RFR: JDK-8275320: NMT should perform buffer overrun checks

Tue Nov 23 06:48:14 UTC 2021

On Sun, 17 Oct 2021 13:30:17 GMT, Zhengyu Gu <zgu at openjdk.org> wrote:

>>> > > > Sorry, we already have GuardedMemory for detecting buffer overrun, why introduce a new one?
>>> > > 
>>> > > 
>>> > > GuardedMemory has a number of disadvantages, and I'd like to remove it in favor of NMT doing buffer overrun checks. For my full reasoning, please see my reasoning in the umbrella RFE https://bugs.openjdk.java.net/browse/JDK-8275301:
>>> > > Disadvantages of the current solution:
>>> > > 
>>> > > * We have no way to do C-heap checking in release builds. But there, it is sorely missed. We ship release VMs, and those VMs get used in myriad ways with a lot of faulty third-party native code. I would love to be able to flip a product switch at a customer site and have some basic C-heap checks done, without relegating to external tools or debug c-libs.
>>> > > * The debug-only guards in os::malloc() are quite fat, really, a whopping 48 bytes per allocation on 64-bit, 40 bytes on 32-bit. That is for guarding alone. They distort the memory allocation picture, since blowing up every allocation this way causes the underlying libc to do different things. Therefore we have different memory layouts and allocation patterns between debug and release. In addition, we have different code paths too, e.g. in debug os::realloc calls os::malloc + os::free whereas in release builds it calls directly into libc ::realloc. All that means that in debug builds we test something different than what we ship in release builds.
>>> > > * The canary in the headers of the debug-only guards do not directly precede the user portion of the data, so we won't catch negative buffer overflows of only a few bytes.
>>> > > * The guarding added by CheckJNICalls is unnecessarily expensive too, since it copies the memory around, handing a copy of the guarded memory up to the caller.
>>> > > * The fact that three different code sections all do malloc headers incurs unnecessary costs, and the code is unnecessarily complex. It makes also statistics difficult to understand since the silent overhead can be large (compare the rise in RSS with the rise in NMT allocations in a debug build).
>>> > > * None of the current overflow checkers print out hex dumps of the violated memory. That is what the libc usually does and it is very useful.
>>> > > 
>>> > > Thanks, Thomas
>>> > 
>>> > 
>>> > p.s. I contemplated to do NMT overflow checks and removal of old guarding code in one RFE but was concerned that it would be too confusing and get stuck in review limbo. Maybe that was wrong. But this RFE here makes more sense when viewed as part of a whole.
>>> 
>>> Thanks for explanation. So, buffer overrun detection is now only available when NMT is on, vs. always on with GuardedMemory in debug build.

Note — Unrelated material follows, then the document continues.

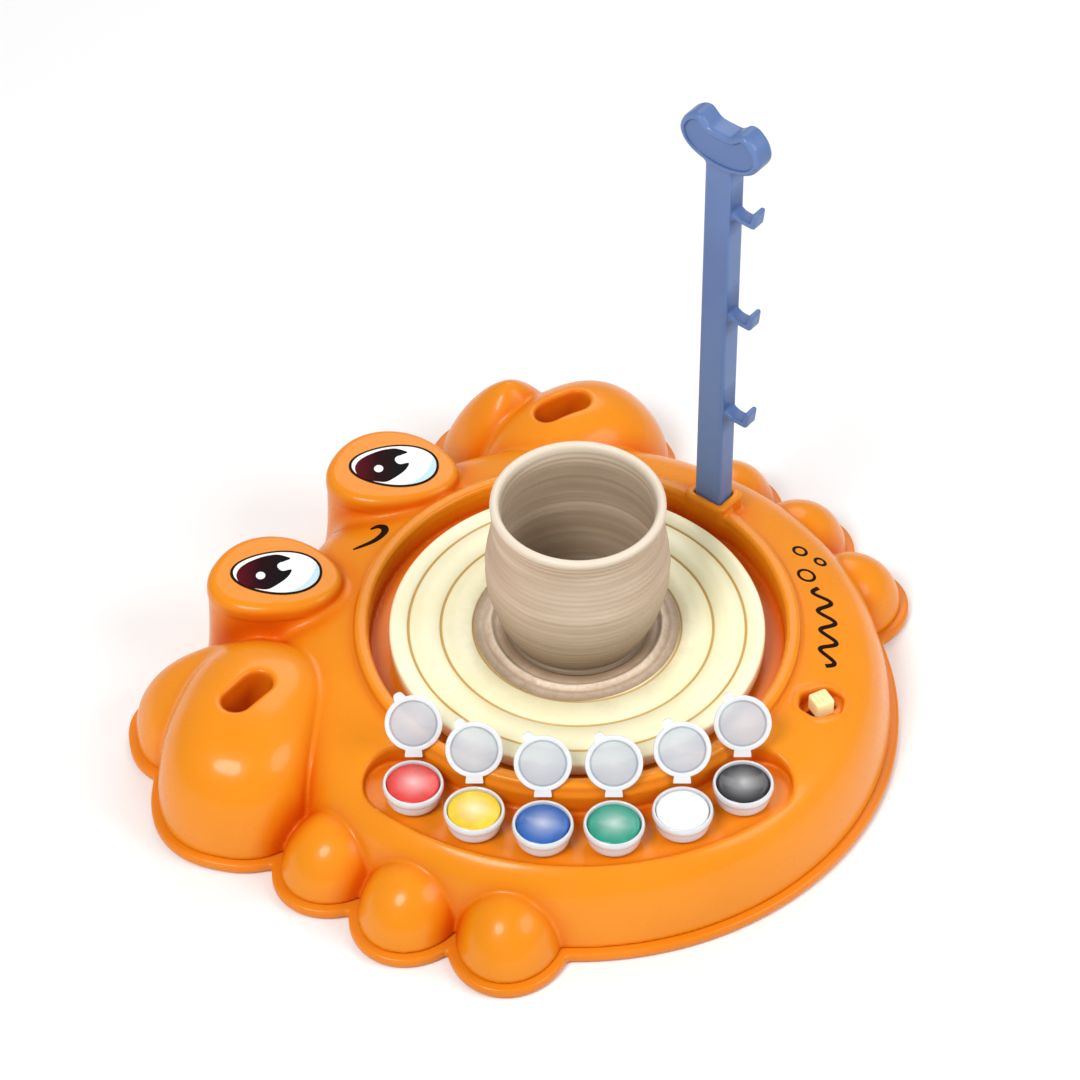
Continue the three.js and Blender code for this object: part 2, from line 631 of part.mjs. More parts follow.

Right?
>> 
>> Well, not with this patch obviously. But yes, that would be my proposal. To get "always-on", we could switch NMT on by default in debug builds. "summary" level is not really expensive at all, it uses less memory than GuardedMemory does, and the per-flag accounting does not really add much overhead (GuardedMemory also does some accounting btw).
>> 
>> Though tbh my first priority is to give us overflow checks in release builds. If we only do that and leave GuardedMemory in place I would be happy already. I had two customer cases very recently with heap overwriters, one of which I misused NMT to trigger a crash and analyze the core. A neighboring (non-VM-allocated) block was overwriting the following (VM allocated) heap block. 
>> 
>> Cheers, Thomas
>
>> > > > > Sorry, we already have GuardedMemory for detecting buffer overrun, why introduce a new one?
>> > > > 
>> > > > 
>> > > > GuardedMemory has a number of disadvantages, and I'd like to remove it in favor of NMT doing buffer overrun checks. For my full reasoning, please see my reasoning in the umbrella RFE https://bugs.openjdk.java.net/browse/JDK-8275301:
>> > > > Disadvantages of the current solution:
>> > > > 
>> > > > * We have no way to do C-heap checking in release builds. But there, it is sorely missed. We ship release VMs, and those VMs get used in myriad ways with a lot of faulty third-party native code. I would love to be able to flip a product switch at a customer site and have some basic C-heap checks done, without relegating to external tools or debug c-libs.
>> > > > * The debug-only guards in os::malloc() are quite fat, really, a whopping 48 bytes per allocation on 64-bit, 40 bytes on 32-bit. That is for guarding alone. They distort the memory allocation picture, since blowing up every allocation this way causes the underlying libc to do different things. Therefore we have different memory layouts and allocation patterns between debug and release. In addition, we have different code paths too, e.g. in debug os::realloc calls os::malloc + os::free whereas in release builds it calls directly into libc ::realloc. All that means that in debug builds we test something different than what we ship in release builds.
>> > > > * The canary in the headers of the debug-only guards do not directly precede the user portion of the data, so we won't catch negative buffer overflows of only a few bytes.
>> > > > * The guarding added by CheckJNICalls is unnecessarily expensive too, since it copies the memory around, handing a copy of the guarded memory up to the caller.
>> > > > * The fact that three different code sections all do malloc headers incurs unnecessary costs, and the code is unnecessarily complex. It makes also statistics difficult to understand since the silent overhead can be large (compare the rise in RSS with the rise in NMT allocations in a debug build).
>> > > > * None of the current overflow checkers print out hex dumps of the violated memory. That is what the libc usually does and it is very useful.
>> > > > 
>> > > > Thanks, Thomas
>> > > 
>> > > 
>> > > p.s. I contemplated to do NMT overflow checks and removal of old guarding code in one RFE but was concerned that it would be too confusing and get stuck in review limbo. Maybe that was wrong. But this RFE here makes more sense when viewed as part of a whole.
>> > 
>> > 
>> > Thanks for explanation. So, buffer overrun detection is now only available when NMT is on, vs. always on with GuardedMemory in debug build. Right?
>> 
>> Well, not with this patch obviously. But yes, that would be my proposal. To get "always-on", we could switch NMT on by default in debug builds. "summary" level is not really expensive at all, it uses less memory than GuardedMemory does, and the per-flag accounting does not really add much overhead (GuardedMemory also does some accounting btw).
>> 
>> Though tbh my first priority is to give us overflow checks in release builds. If we only do that and leave GuardedMemory in place I would be happy already. I had two customer cases very recently with heap overwriters, one of which I misused NMT to trigger a crash and analyze the core. A neighboring (non-VM-allocated) block was overwriting the following (VM allocated) heap block.
>> 
>> Cheers, Thomas
> 
> I have no problem on technical side. Changing NMT default value, I believe, needs CSR. Probably should start with a CSR to get a consensus.
> 
> Thanks.
> 
> -Zhengyu

Thank you @zhengyu123 and @simonis! I'll do one round of stress tests more, then push.

-------------

PR: https://git.openjdk.java.net/jdk/pull/5952